Every mutation commits at a monotonic serial. The serial a node has durably applied is its frontier: the exact prefix of history it reflects. A replica's staleness is bounded by naming its frontier, the highest serial it holds, not by a wall-clock estimate of how many seconds behind it runs.

A frontier is a fact the node can prove; "about a second behind" is a guess that a stalled link silently invalidates. A reader that knows a replica's frontier knows precisely which acknowledged mutations it can and cannot yet see, and a dc or ha promise is stated as "durable at serial n in domain d", never as a duration. peryx already carries this serial as the change serial its replication journal orders; the contract makes it the unit in which every staleness and recovery-point promise is expressed.

Recovery objectives

RPO and RTO follow from the acknowledgement and the frontier, not from a stopwatch:

ModeRPO (data at risk on domain loss)RTO (return to service)
noneeverything after the last external backup's serialoperator-driven restore and promotion
dczero acknowledged metadata and bytes within the DCfailover to the surviving in-DC domain
hazero acknowledged metadata; only unconverged bytes, named by digestfailover to a surviving datacenter

RPO is a serial, not a duration: "no acknowledged mutation at or before frontier n" is the promise, so an implementation is measured by which serials it can recover, not by how many seconds of clock time it can name.

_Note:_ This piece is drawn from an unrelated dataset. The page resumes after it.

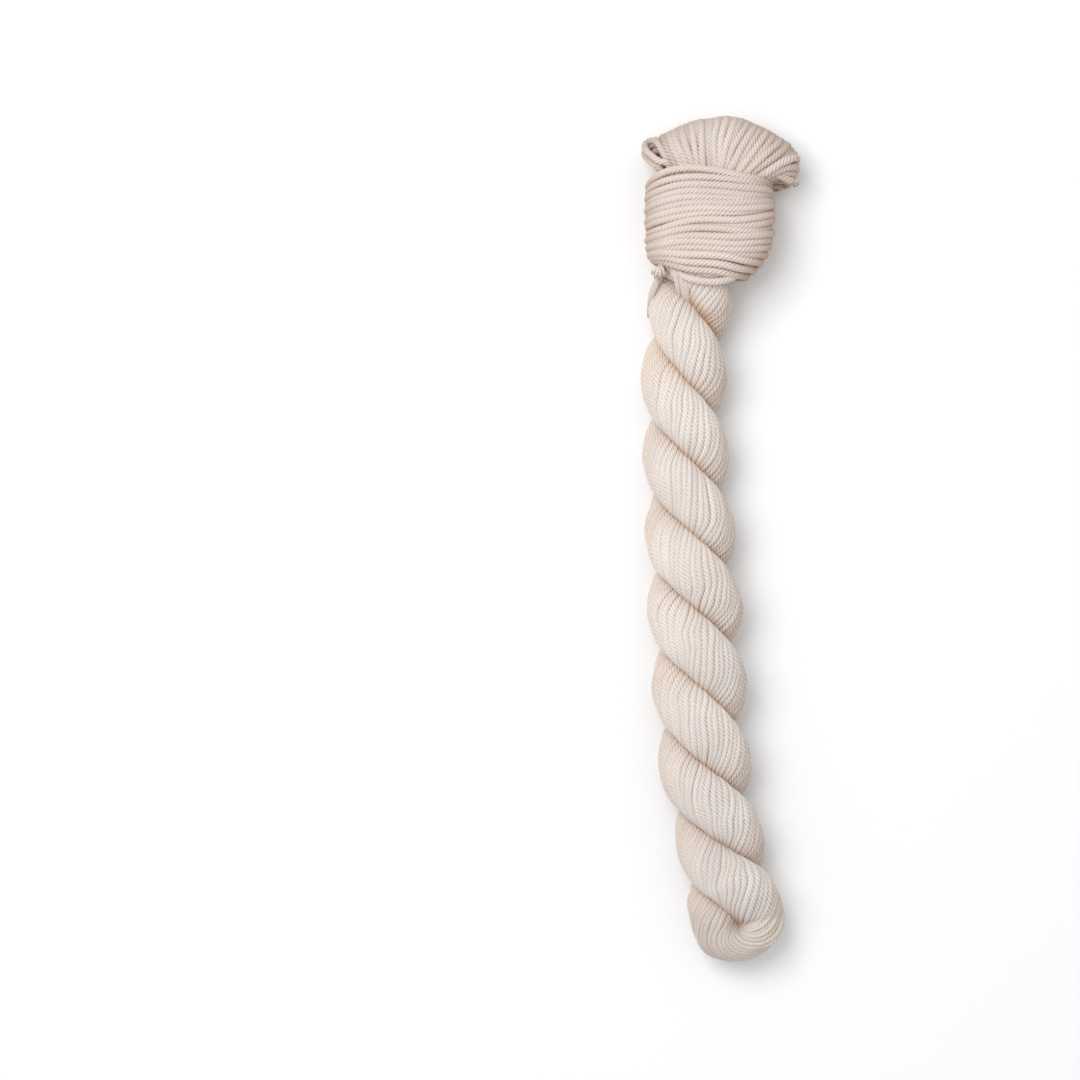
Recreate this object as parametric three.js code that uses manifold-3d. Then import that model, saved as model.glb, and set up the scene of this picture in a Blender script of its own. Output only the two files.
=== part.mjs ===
// Mini skein of yarn: a hank twisted into a rope of two plies, turned back on itself at its foot,
// with a collar of turns wound round its neck and the last loop opened like a fan over the top.
// Millimetres, +Z up. It lies on the XY plane with its head towards +Y.

import * as THREE from 'three';
import { LoftGeometry } from 'three/addons/geometries/LoftGeometry.js';
import { mergeVertices } from 'three/addons/utils/BufferGeometryUtils.js';
import Module from 'manifold-3d';

// Driving dimensions. The ply's are shares of the rope's radius.

const plyAcross = 0.74; // half the width of a ply
const plyMiddle = 0.36; // from the rope's axis to the middle of a ply
const plyPower = 1.85; // how square the section of a ply is: 2 is an ellipse
const ringPower = 2.4; // the same for the sections of the collar and of the fan
const meltAt = 1e-3; // corners nearer than this are one corner

// How finely the surfaces are divided
const plySides = 14;
const ringSides = 34;
const fanSides = 22;
const stepsPerRow = 8;
const stepsPerCollarRow = 2;
const stepsPerFanRow = 2;

// In the tables below, what would lie lower than 0 is pressed flat by the surface under the hank.

// The rope, from its foot up: where its axis lies, its radius to the crown of a ply, and how far it
// has turned since the foot, in half circles. At each whole one a valley between the plies faces up.
const crossings = [
  { x: 5.6, y: -115.4, height: 9.8, radius: 13.95, turned: 0 },
  { x: 3.1, y: -104.6, height: 12.6, radius: 14.7, turned: 0.34 },
  { x: 0.0, y: -90.9, height: 12.4, radius: 13.3, turned: 1 },
  { x: -4.5, y: -67.8, height: 13.3, radius: 14.1, turned: 2 },
  { x: -6.2, y: -44.1, height: 13.5, radius: 14.3, turned: 3 },
  { x: -7.7, y: -20.7, height: 13.7, radius: 14.5, turned: 4 },
  { x: -9.0, y: 2.1, height: 12.9, radius: 13.7, turned: 5 },
  { x: -10.2, y: 24.9, height: 12.3, radius: 13.1, turned: 6 },
  { x: -10.8, y: 48.0, height: 12.2, radius: 13.1, turned: 7 },
  { x: -9.0, y: 70.5, height: 12.1, radius: 12.9, turned: 8 },
  { x: -5.6, y: 86.5, height: 13.0, radius: 12.6, turned: 9 },
];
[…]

Benchmark method for mode budgets

Later issues set the performance budget each mode must meet. This section fixes the method so those budgets compare like with like, extending the core methodology: open-loop load, an HdrHistogram for exact percentiles, and a median over independent rounds.

A durability promise costs latency and throughput, and the two are budgeted as separate gates: a mode that holds its p99 while its throughput collapses has still regressed, and one gate must never be averaged into the other to hide it. Beside each gate, a mode's benchmark reports CPU, RSS, allocations, and disk I/O, because the cost of durability lands there, in the fsync, the replication write, and the bytes on the wire, and a latency that only held because memory or I/O blew out is not a pass. The none path is the zero-durability baseline every stronger mode is measured against, so a mode's budget is the marginal cost it adds over none, not an absolute number that hardware alone can move.